We have been warned about the risks and possible perversions of gifts: a gift can be refused with violent attitudes or distracted indifference; a gift can be received without expressing gratitude; and a gift can be wasted – giving, indeed, is an action that requires running a risk.

But a gift can also be perverted, it can become an instrument for the application of pressure which has an effect on the recipient, it can be transformed into an instrument of control, it can chain the freedom of the other rather than generating that freedom. Christians well know how in their history even a gift of God – grace – could and still can be presented as capturing or enslaving man who as a new Prometheus rebels against such an awareness of this deformed link with God.

Is, therefore, our situation today a hopeless one? No! To give, like loving and generating trust, is an art that has always been difficult: a human being is capable of this because he or she is capable of a relationship with the other but it remains the case that this ‘giving of oneself’ – because this is what it is: not only giving what one has, what one possesses, but also giving what one is – requires a profound belief about one’s own identity and that of other people (connection and identity: everybody knows who I am, but I do not always know who I am or let others know who I am and as such let them now what I give when they encounter me).

giotto

Giotto.
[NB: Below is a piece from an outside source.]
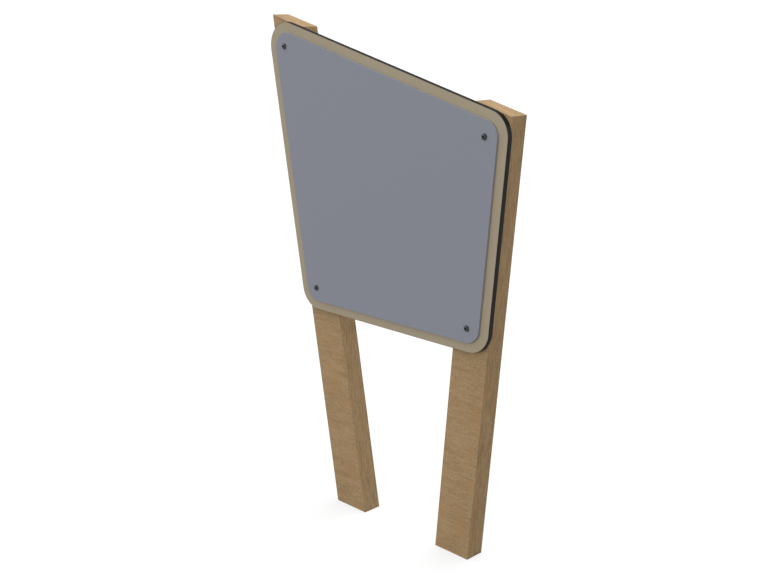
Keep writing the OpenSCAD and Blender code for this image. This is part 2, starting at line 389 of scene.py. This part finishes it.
def timber_group():
    """Planed timber with a fine cross figure.

    Level is a place in one post's own stretch of wood, in millimetres, with Z straight up, Leaning is the
    same place with Z along the post, and Facing is the surface's normal along the post's own axes.
    """
    inputs = {"Level": "Vector", "Leaning": "Vector", "Facing": "Vector"}
    outputs = {"Colour": "Color", "Roughness": "Float", "Height": "Float"}
    group, nodes, taken, given = shader_group("Figured timber", inputs, outputs)
    level, leaning = taken["Level"], taken["Leaning"]
    side_on, front_on, end_on = nodes.parts(nodes.vector("ABSOLUTE", taken["Facing"]))
    on_front = nodes.step(front_on, 0.35, 0.75)
    on_side = nodes.step(side_on, 0.35, 0.75)
    on_end = nodes.step(end_on, 0.5, 0.85)

    cross, streak, fleck = cross_figure(nodes, level)
    along, fibre, vessel = lengthwise_figure(nodes, leaning)
    pore = nodes.step(nodes.noise(leaning, (0.8, 0.8, 5.0)), 0.60, 0.75)
    pore = nodes.maths("MULTIPLY", pore, on_end)

    # From light timber at 0 to dark at 1
    tone = nodes.total(
        nodes.maths("MULTIPLY", cross, on_front),
        nodes.maths("MULTIPLY", along, on_side),
        nodes.maths("MULTIPLY", sawn_rings(nodes, level), on_end),
        nodes.swing(nodes.noise(level, (60.0, 50.0, 70.0), detail=3.0), 0.35),
        nodes.swing(nodes.noise(leaning, (5.0, 5.0, 6.0)), 0.75),
        nodes.swing(fibre, 0.10),
        nodes.maths("MULTIPLY_ADD", on_end, 0.12, 0.43),
    )
    colour = nodes.mix(tone, shade(TIMBER_LIGHT), shade(TIMBER_DARK))
    warmth = nodes.step(nodes.noise(leaning, (24.0, 24.0, 60.0), detail=3.0), 0.48, 0.72)
    colour = nodes.mix(nodes.maths("MULTIPLY", warmth, 0.5), colour, shade(TIMBER_WARM))
    colour = nodes.mix(nodes.maths("MULTIPLY", pore, 0.3), colour, shade(TIMBER_DARK))
    colour = nodes.mix(worn_edge(nodes, leaning, width=2.0, strength=0.10), colour, shade(TIMBER_LIGHT))

    gloss = nodes.total(
        nodes.maths("MULTIPLY_ADD", streak, -0.14, 0.74),
        nodes.swing(fibre, 0.12),
        nodes.maths("MULTIPLY", on_end, 0.14),
    )
    hollow = nodes.total(
        nodes.maths("MULTIPLY", fleck, on_front),
        nodes.maths("MULTIPLY", vessel, on_side),
        pore,
    )
    height = nodes.maths("MULTIPLY_ADD", streak, 0.4, nodes.maths("MULTIPLY", fibre, 0.9))
    height = nodes.maths("SUBTRACT", height, nodes.maths("MULTIPLY", hollow, 0.6))
    nodes.feed(given, {"Colour": colour, "Roughness": gloss, "Height": height})
    return group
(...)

Il dono del mantello. 1290-99. Affresco. Assisi Basilica Superiore di San Francesco.

Who is the other? Either he or she is hell – as Jean Paul Sartre wrote acutely – or he or she is a gift whom I recognise when I give myself to the other! What can society, the polis, be? A communitas, a putting together of gifts (cum-munus), or non-recognition, the rejection of the other through an immunitas, an absolute closure! Giving to the other, to others, is not only a form of communal recognition it is also the pre-requisite for entering into the covenant of the communitas.

In the consciousness of men, in the structures of humanisation, there is not only the passion for the useful. There is also the search for ties, for relationships that generate generosity, love and alliances. Often individual behaviour seems to be dictated only by a philautic, selfish, impulse, which only searches for self-interest; or the excess of giving is always experienced because a human being is always capable of doing good, perceiving his or her own insufficiency and looking for the other to achieve a fullness of life which he or she does not possess in himself or herself. For this reason, despite the fact that the cultural dominants at times contradict the logic of gift, the event of the gift continues.

To give means by definition to hand over a good to another without receiving anything in exchange: in giving there is a subject, a giver, who in freedom, without being forced, and out of generosity, out of love, gives another a gift independently of the response he or she will receive.

The logic of giving, indeed, is not measured by the equivalence of the exchange but is a unilateral and gratuitous offering.

Giving, therefore, is an asymmetrical and unilateral movement that arises from spontaneity and freedom. Why is this? There can be many attempts at an answer to this question but I believe that giving is possible because a human being has within himself or herself a capacity to carry out this action without calculations: he or she is capax boni, he or she is capax amoris, he or she knows how to exceed in giving more than what he or she is obliged to give.

This is the greatness of the dignity of the human person: he or she knows how to give himself or herself and he or she knows how to do this in freedom! The human person is homo donator (vr. Homo oeconomicus)! It is certainly the case that a risk is run in the act of giving but this risk is absolutely necessary in order to deny self-sufficient man, autarchic man.

And if the gift does not receive something in exchange, whatever the case the giver has made a revolutionary gesture: through giving he or she has access to a relationship that is not generated by exchange, by a contract or by utilitarianism. He or she has begun a movement ‘against nature’ (against the hand of Adam who takes and takes home and…ruins), he or she has impressed a dyastasis in relationships, in relations, to the point of establishing the possibility of posing the question of the ‘good’ debt, that is to say the ‘debt of love’ that we each have to one another within the communitas!

However it remains a fact that a gift has within it, as a constituent element, something that is paradoxical, something that is hybrid, because it is at one and the same time a matter of duty and something that is free, useful and also gratuitous. It is in a certain sense a matter of duty, that is to say it is dictated by usage, by customs that belong to tradition or culture: there are codified occasions which make a gift a ‘matter of duty’, suggested by what everyone sees as a good thing. But this duty cannot be an obligation, obedience to a law that is honoured without conviction and without there being a wish to obey it. And thus the paradoxical character of a gift emerges, an act of freedom that allows the recipient to be free of providing something in exchange. Only in freedom is a gift truly a gift, because if there is some constraint of some kind, a gift is ruined and destined for dissolution.

Now it is specifically from this condition of freedom that the usefulness and gratuitousness of a gift can emerge. In what sense can a gift be useful, without because of this belonging to the logic of selfishness self-interest, of giving in order to receive something in exchange? There is a utility in giving because a gift has meaning and produces meaning. In giving we meet the need that exists in our interior selves because in not being self-sufficient, solitary, or ‘monads’ we feel the wishes of the other. We need the other to whom to give gifts, to give ourselves and what we have, without ever exploiting the other.

The other, the true great mystery that is in front of each one of us, the other that we wish for, the other that we invoke, the other with whom we are no longer alone, awakens in us the wish to give and asks from us the wonderful exchange of giving and receiving in order to be well together.